Repeat all of the material exactly as given.
· · ·
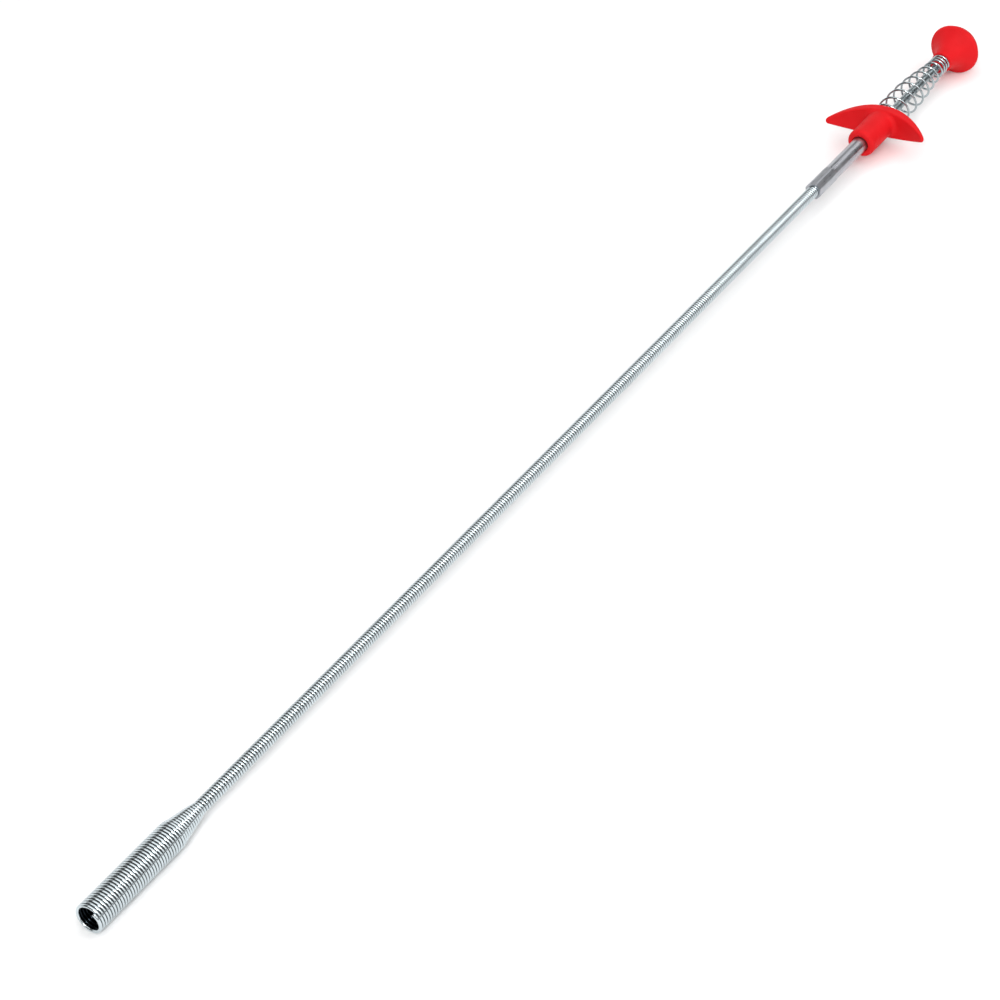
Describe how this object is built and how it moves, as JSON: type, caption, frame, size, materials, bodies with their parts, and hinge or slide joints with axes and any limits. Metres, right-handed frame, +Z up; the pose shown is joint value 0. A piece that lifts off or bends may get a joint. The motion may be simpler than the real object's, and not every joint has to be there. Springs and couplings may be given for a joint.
{
  "type": "drain auger",
  "caption": "Spring-claw drain auger: a push knob on a sprung plunger slides a core wire through a long flexible wire-wound shaft and opens spring claws at its wide tip.",
  "frame": {"origin": "centre of the tip's open mouth, on the tool's axis", "axes": "+X along the tool from the mouth to the push knob, +Z up, the wings of the finger grip along Y"},
  "size_m": [0.61, 0.0458, 0.0222],
  "materials": {
    "red_plastic": "satin moulded plastic",
    "plated_tube": "dull zinc-nickel plating, drawn lengthwise",
    "sheath_wire": "bright nickel-plated spring wire",
    "spring_wire": "bright plated spring wire",
    "rod_steel": "drawn steel",
    "brass": "turned brass"
  },
  "bodies": {
    "handle": {"finger_grip": "red_plastic", "handle_tube": "plated_tube", "rod_guide_bush": "brass", "sheath_rear": "sheath_wire", "return_spring": "spring_wire"},
    "plunger": {"knob": "red_plastic", "plunger_rod": "rod_steel", "rod_stop_collar": "plated_tube", "core_wire_rear": "rod_steel"},
    "shaft_1": {"sheath_1": "sheath_wire", "core_wire_1": "rod_steel"},
    "shaft_2": {"sheath_2": "sheath_wire", "core_wire_2": "rod_steel"},
    "shaft_3": {"sheath_3": "sheath_wire", "core_wire_3": "rod_steel"},
    "shaft_4": {"sheath_4": "sheath_wire", "core_wire_4": "rod_steel"},
    "shaft_5": {"sheath_5": "sheath_wire", "core_wire_5": "rod_steel"},
    "tip": {"tip_coil": "sheath_wire"},
    "claw_carrier": {"claw_collet": "brass", "core_wire_front": "rod_steel"},
    "claw_1": {"claw_wire_1": "spring_wire"},
    "claw_2": {"claw_wire_2": "spring_wire"},
    "claw_3": {"claw_wire_3": "spring_wire"},
    "claw_4": {"claw_wire_4": "spring_wire"}
  },
  "joints": [
    {"name": "plunger_push", "type": "slide", "parent": "handle", "child": "plunger", "axis": [-1, 0, 0], "range_m": [0, 0.032], "stiffness_N_per_m": 350, "springref_m": -0.012, "deforming": ["return_spring"]},
    {"name": "shaft_bend_1", "type": "hinge", "parent": "handle", "child": "shaft_1", "pos_m": [0.454, 0, 0], "axis": [0, 0, 1], "range_deg": [-25, 25], "stiffness_Nm_per_rad": 0.35},
    {"name": "shaft_bend_2", "type": "hinge", "parent": "shaft_1", "child": "shaft_2", "pos_m": [0.378, 0, 0], "axis": [0, 1, 0], "range_deg": [-25, 25], "stiffness_Nm_per_rad": 0.35},
    {"name": "shaft_bend_3", "type": "hinge", "parent": "shaft_2", "child": "shaft_3", "pos_m": [0.302, 0, 0], "axis": [0, 0, 1], "range_deg": [-25, 25], "stiffness_Nm_per_rad": 0.35},
    {"name": "shaft_bend_4", "type": "hinge", "parent": "shaft_3", "child": "shaft_4", "pos_m": [0.226, 0, 0], "axis": [0, 1, 0], "range_deg": [-25, 25], "stiffness_Nm_per_rad": 0.35},
    {"name": "shaft_bend_5", "type": "hinge", "parent": "shaft_4", "child": "shaft_5", "pos_m": [0.15, 0, 0], "axis": [0, 0, 1], "range_deg": [-25, 25], "stiffness_Nm_per_rad": 0.35},
    {"name": "shaft_bend_6", "type": "hinge", "parent": "shaft_5", "child": "tip", "pos_m": [0.074, 0, 0], "axis": [0, 1, 0], "range_deg": [-25, 25], "stiffness_Nm_per_rad": 0.35},
    {"name": "claw_carrier_slide", "type": "slide", "parent": "tip", "child": "claw_carrier", "axis": [-1, 0, 0], "range_m": [0, 0.032]},
    {"name": "claw_1_open", "type": "hinge", "parent": "claw_carrier", "child": "claw_1", "pos_m": [0.0337, -0.00071, 0.00071], "axis": [0, 0.7071, 0.7071], "range_deg": [0, 15.7]},
    {"name": "claw_2_open", "type": "hinge", "parent": "claw_carrier", "child": "claw_2", "pos_m": [0.0337, -0.00071, -0.00071], "axis": [0, -0.7071, 0.7071], "range_deg": [0, 15.7]},
    {"name": "claw_3_open", "type": "hinge", "parent": "claw_carrier", "child": "claw_3", "pos_m": [0.0337, 0.00071, -0.00071], "axis": [0, -0.7071, -0.7071], "range_deg": [0, 15.7]},
    {"name": "claw_4_open", "type": "hinge", "parent": "claw_carrier", "child": "claw_4", "pos_m": [0.0337, 0.00071, 0.00071], "axis": [0, 0.7071, -0.7071], "range_deg": [0, 15.7]}
  ],
  "couplings": [
    {"joint": "claw_carrier_slide", "follows": "plunger_push", "ratio": 1},
    {"joint": "claw_1_open", "follows": "plunger_push", "rad_per_m": 8.5},
    {"joint": "claw_2_open", "follows": "plunger_push", "rad_per_m": 8.5},
    {"joint": "claw_3_open", "follows": "plunger_push", "rad_per_m": 8.5},
    {"joint": "claw_4_open", "follows": "plunger_push", "rad_per_m": 8.5}
  ]
}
· · ·
### Solution to this task
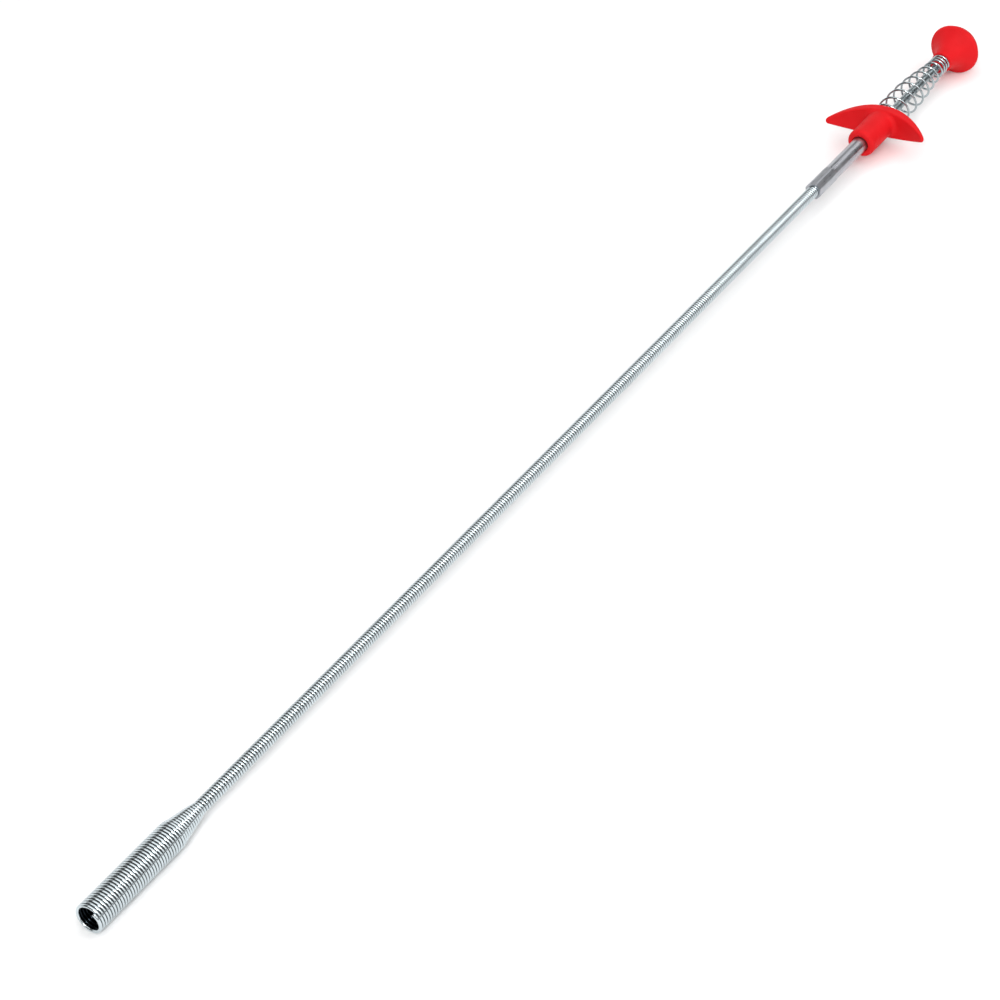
Describe how this object is built and how it moves, as JSON: type, caption, frame, size, materials, bodies with their parts, and hinge or slide joints with axes and any limits. Metres, right-handed frame, +Z up; the pose shown is joint value 0. A piece that lifts off or bends may get a joint. The motion may be simpler than the real object's, and not every joint has to be there. Springs and couplings may be given for a joint.
{
  "type": "drain auger",
  "caption": "Spring-claw drain auger: a push knob on a sprung plunger slides a core wire through a long flexible wire-wound shaft and opens spring claws at its wide tip.",
  "frame": {"origin": "centre of the tip's open mouth, on the tool's axis", "axes": "+X along the tool from the mouth to the push knob, +Z up, the wings of the finger grip along Y"},
  "size_m": [0.61, 0.0458, 0.0222],
  "materials": {
    "red_plastic": "satin moulded plastic",
    "plated_tube": "dull zinc-nickel plating, drawn lengthwise",
    "sheath_wire": "bright nickel-plated spring wire",
    "spring_wire": "bright plated spring wire",
    "rod_steel": "drawn steel",
    "brass": "turned brass"
  },
  "bodies": {
    "handle": {"finger_grip": "red_plastic", "handle_tube": "plated_tube", "rod_guide_bush": "brass", "sheath_rear": "sheath_wire", "return_spring": "spring_wire"},
    "plunger": {"knob": "red_plastic", "plunger_rod": "rod_steel", "rod_stop_collar": "plated_tube", "core_wire_rear": "rod_steel"},
    "shaft_1": {"sheath_1": "sheath_wire", "core_wire_1": "rod_steel"},
    "shaft_2": {"sheath_2": "sheath_wire", "core_wire_2": "rod_steel"},
    "shaft_3": {"sheath_3": "sheath_wire", "core_wire_3": "rod_steel"},
    "shaft_4": {"sheath_4": "sheath_wire", "core_wire_4": "rod_steel"},
    "shaft_5": {"sheath_5": "sheath_wire", "core_wire_5": "rod_steel"},
    "tip": {"tip_coil": "sheath_wire"},
    "claw_carrier": {"claw_collet": "brass", "core_wire_front": "rod_steel"},
    "claw_1": {"claw_wire_1": "spring_wire"},
    "claw_2": {"claw_wire_2": "spring_wire"},
    "claw_3": {"claw_wire_3": "spring_wire"},
    "claw_4": {"claw_wire_4": "spring_wire"}
  },
  "joints": [
    {"name": "plunger_push", "type": "slide", "parent": "handle", "child": "plunger", "axis": [-1, 0, 0], "range_m": [0, 0.032], "stiffness_N_per_m": 350, "springref_m": -0.012, "deforming": ["return_spring"]},
    {"name": "shaft_bend_1", "type": "hinge", "parent": "handle", "child": "shaft_1", "pos_m": [0.454, 0, 0], "axis": [0, 0, 1], "range_deg": [-25, 25], "stiffness_Nm_per_rad": 0.35},
    {"name": "shaft_bend_2", "type": "hinge", "parent": "shaft_1", "child": "shaft_2", "pos_m": [0.378, 0, 0], "axis": [0, 1, 0], "range_deg": [-25, 25], "stiffness_Nm_per_rad": 0.35},
    {"name": "shaft_bend_3", "type": "hinge", "parent": "shaft_2", "child": "shaft_3", "pos_m": [0.302, 0, 0], "axis": [0, 0, 1], "range_deg": [-25, 25], "stiffness_Nm_per_rad": 0.35},
    {"name": "shaft_bend_4", "type": "hinge", "parent": "shaft_3", "child": "shaft_4", "pos_m": [0.226, 0, 0], "axis": [0, 1, 0], "range_deg": [-25, 25], "stiffness_Nm_per_rad": 0.35},
    {"name": "shaft_bend_5", "type": "hinge", "parent": "shaft_4", "child": "shaft_5", "pos_m": [0.15, 0, 0], "axis": [0, 0, 1], "range_deg": [-25, 25], "stiffness_Nm_per_rad": 0.35},
    {"name": "shaft_bend_6", "type": "hinge", "parent": "shaft_5", "child": "tip", "pos_m": [0.074, 0, 0], "axis": [0, 1, 0], "range_deg": [-25, 25], "stiffness_Nm_per_rad": 0.35},
    {"name": "claw_carrier_slide", "type": "slide", "parent": "tip", "child": "claw_carrier", "axis": [-1, 0, 0], "range_m": [0, 0.032]},
    {"name": "claw_1_open", "type": "hinge", "parent": "claw_carrier", "child": "claw_1", "pos_m": [0.0337, -0.00071, 0.00071], "axis": [0, 0.7071, 0.7071], "range_deg": [0, 15.7]},
    {"name": "claw_2_open", "type": "hinge", "parent": "claw_carrier", "child": "claw_2", "pos_m": [0.0337, -0.00071, -0.00071], "axis": [0, -0.7071, 0.7071], "range_deg": [0, 15.7]},
    {"name": "claw_3_open", "type": "hinge", "parent": "claw_carrier", "child": "claw_3", "pos_m": [0.0337, 0.00071, -0.00071], "axis": [0, -0.7071, -0.7071], "range_deg": [0, 15.7]},
    {"name": "claw_4_open", "type": "hinge", "parent": "claw_carrier", "child": "claw_4", "pos_m": [0.0337, 0.00071, 0.00071], "axis": [0, 0.7071, -0.7071], "range_deg": [0, 15.7]}
  ],
  "couplings": [
    {"joint": "claw_carrier_slide", "follows": "plunger_push", "ratio": 1},
    {"joint": "claw_1_open", "follows": "plunger_push", "rad_per_m": 8.5},
    {"joint": "claw_2_open", "follows": "plunger_push", "rad_per_m": 8.5},
    {"joint": "claw_3_open", "follows": "plunger_push", "rad_per_m": 8.5},
    {"joint": "claw_4_open", "follows": "plunger_push", "rad_per_m": 8.5}
  ]
}